Handling special characters when searching for taxonomic names

This is a request that Doug Yanega emailed to me recently:

It’s an odd quirk of the algorithm that uses OCR to locate names in BHL’s literature that it cannot recognize “special characters” like the fused AE and OE. There are hundreds upon hundreds of scientific names for which a BHL search will come up empty, not because the literature is not there, but because the OCR does not see those names in those pieces of literature.
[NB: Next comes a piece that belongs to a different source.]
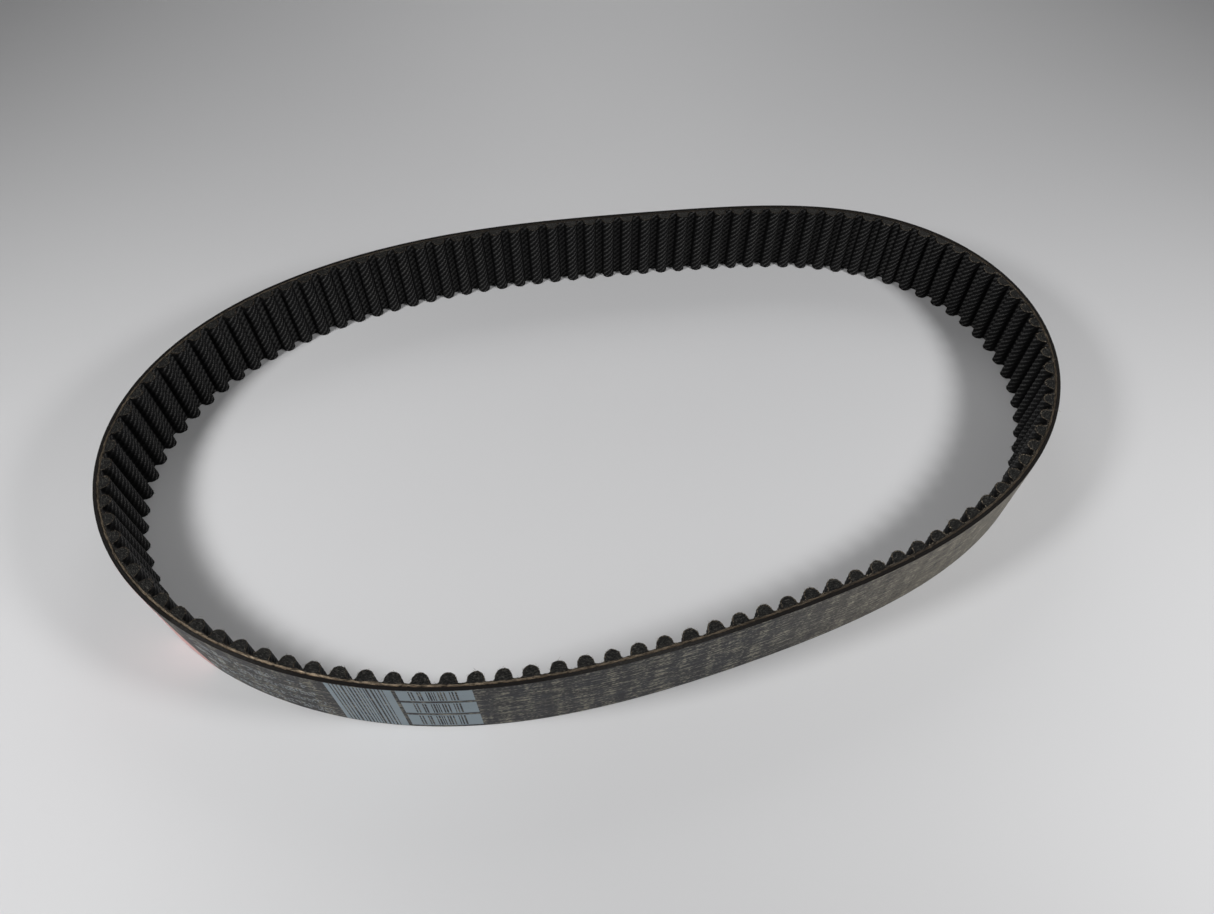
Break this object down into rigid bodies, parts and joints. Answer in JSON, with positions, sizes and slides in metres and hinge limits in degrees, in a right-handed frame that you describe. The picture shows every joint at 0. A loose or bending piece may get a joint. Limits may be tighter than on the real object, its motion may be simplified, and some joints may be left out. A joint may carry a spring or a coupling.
{
  "type": "timing belt",
  "caption": "Endless rubber timing belt standing on edge in an oval, with rounded woven-faced teeth inside, a smooth printed back and a cord layer showing at the cut edges.",
  "frame": {"origin": "under the middle of the loop, on the surface that the belt stands on", "axes": "+X along the long axis of the oval, +Z across the width of the belt, +Y across the oval"},
  "size_m": [0.3463, 0.2008, 0.03],
  "materials": {
    "backing": "matte, fine ground lines along the belt",
    "cord": "frayed glass fibre cord at the cut edge",
    "tooth": "matte cut rubber",
    "facing": "black twill woven nylon, slight sheen",
    "blue_ink": "worn grey-blue printing ink",
    "red_ink": "faded red printing ink"
  },
  "bodies": {
    "span_01_10": {"backing_01": "backing", "cord_01": "cord", "teeth_01": "tooth", "facing_01": "facing", "backing_10": "backing", "cord_10": "cord", "teeth_10": "tooth", "facing_10": "facing", "print_block": "blue_ink", "print_strip_low": "blue_ink", "print_strip_middle": "blue_ink", "print_strip_high": "blue_ink", "print_row_1": "blue_ink", "print_row_2": "blue_ink", "print_row_3": "blue_ink", "print_row_4": "blue_ink", "print_band_red": "red_ink"},
    "span_02": {"backing_02": "backing", "cord_02": "cord", "teeth_02": "tooth", "facing_02": "facing"},
    "span_03": {"backing_03": "backing", "cord_03": "cord", "teeth_03": "tooth", "facing_03": "facing"},
    "span_04": {"backing_04": "backing", "cord_04": "cord", "teeth_04": "tooth", "facing_04": "facing"},
    "span_05": {"backing_05": "backing", "cord_05": "cord", "teeth_05": "tooth", "facing_05": "facing"},
    "span_06": {"backing_06": "backing", "cord_06": "cord", "teeth_06": "tooth", "facing_06": "facing"},
    "span_07": {"backing_07": "backing", "cord_07": "cord", "teeth_07": "tooth", "facing_07": "facing"},
    "span_08": {"backing_08": "backing", "cord_08": "cord", "teeth_08": "tooth", "facing_08": "facing"},
    "span_09": {"backing_09": "backing", "cord_09": "cord", "teeth_09": "tooth", "facing_09": "facing"}
  },
  "joints": [
    {"name": "flex_02", "type": "hinge", "parent": "span_01_10", "child": "span_02", "pos_m": [-0.0237, -0.09886, 0.015], "axis": [0, 0, -1], "range_deg": [-20, 12], "stiffness_Nm_per_rad": 0.02},
    {"name": "flex_03", "type": "hinge", "parent": "span_02", "child": "span_03", "pos_m": [0.06337, -0.08997, 0.015], "axis": [0, 0, -1], "range_deg": [-10.3, 6.2], "stiffness_Nm_per_rad": 0.02},
    {"name": "flex_04", "type": "hinge", "parent": "span_03", "child": "span_04", "pos_m": [0.14253, -0.05477, 0.015], "axis": [0, 0, -1], "range_deg": [-11.3, 18.8], "stiffness_Nm_per_rad": 0.02},
    {"name": "flex_05", "type": "hinge", "parent": "span_04", "child": "span_05", "pos_m": [0.16946, 0.0247, 0.015], "axis": [0, 0, -1], "range_deg": [-6.9, 11.5], "stiffness_Nm_per_rad": 0.02},
    {"name": "flex_09", "type": "hinge", "parent": "span_01_10", "child": "span_09", "pos_m": [-0.16726, -0.01877, 0.015], "axis": [0, 0, -1], "range_deg": [-14.2, 8.5], "stiffness_Nm_per_rad": 0.02},
    {"name": "flex_08", "type": "hinge", "parent": "span_09", "child": "span_08", "pos_m": [-0.14748, 0.0618, 0.015], "axis": [0, 0, -1], "range_deg": [-15.6, 9.4], "stiffness_Nm_per_rad": 0.02},
    {"name": "flex_07", "type": "hinge", "parent": "span_08", "child": "span_07", "pos_m": [-0.06777, 0.09624, 0.015], "axis": [0, 0, -1], "range_deg": [-5.6, 9.4], "stiffness_Nm_per_rad": 0.02},
    {"name": "flex_06", "type": "hinge", "parent": "span_07", "child": "span_06", "pos_m": [0.02041, 0.09599, 0.015], "axis": [0, 0, -1], "range_deg": [-12.2, 20.4], "stiffness_Nm_per_rad": 0.02}
  ],
  "couplings": [
    {"joint": "flex_03", "follows": "flex_02", "ratio": 0.5125},
    {"joint": "flex_04", "follows": "flex_02", "ratio": -0.9385},
    {"joint": "flex_05", "follows": "flex_02", "ratio": -0.5724},
    {"joint": "flex_09", "follows": "flex_02", "ratio": 0.7068},
    {"joint": "flex_08", "follows": "flex_02", "ratio": 0.7767},
    {"joint": "flex_07", "follows": "flex_02", "ratio": -0.4657},
    {"joint": "flex_06", "follows": "flex_02", "ratio": -1.0163}
  ]
}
I personally have to expend a lot of extra time doing manual searches for such names, most often by finding other genera I know were described in that same work, looking THOSE up in BHL, and then manually scrolling through the entire work until I locate the page containing the offending “AE” name buried there and invisible to BHL.

If I knew that there was somewhere else I could go to find a link to that page in that PDF without this circuitous and time-consuming search trick, I would be overjoyed.

Don’t underestimate how big a problem this is with BHL. The thing I can’t say is how many people there are like me who need to find names that BHL can’t find.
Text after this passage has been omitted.